There are millions of other stories like this across Canada, describing the unsentimental reality of people who fight hard, in relative obscurity, just to keep their head above water; and who don’t have the luxury of worrying about some of the more rarefied glass-ceiling controversies that get debated on Bay Street and in Ottawa.
From a “diversity” perspective, these Canadians represent the most underrepresented group in the country. Yet they’re largely invisible: While Ms. Arlow was very generous to end her letter the way she did, the truth is that I don’t really “see” beyond my class—except on those discrete occasions when I have the opportunity to go out and report on the world outside my professional and social bubble.

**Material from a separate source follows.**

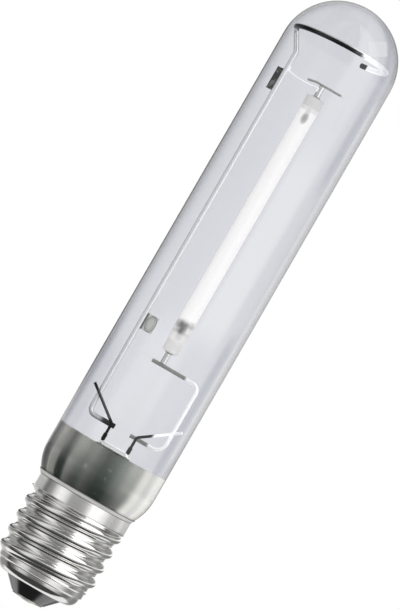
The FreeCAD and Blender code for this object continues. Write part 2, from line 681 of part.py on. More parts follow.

The advantage of focusing on racial and gender diversity is that these are demographic features one can see and measure at a glance. Which means it’s the kind of diversity that will easily earn a politician or CEO a reputation as an enlightened thinker. On the other hand, you could pass Ms. Arlow on the street, and never know anything about the way hard luck has denied her the opportunities that my privileged peers completely take for granted. Increasingly, the most important kind of diversity is the kind you can’t measure with the naked eye.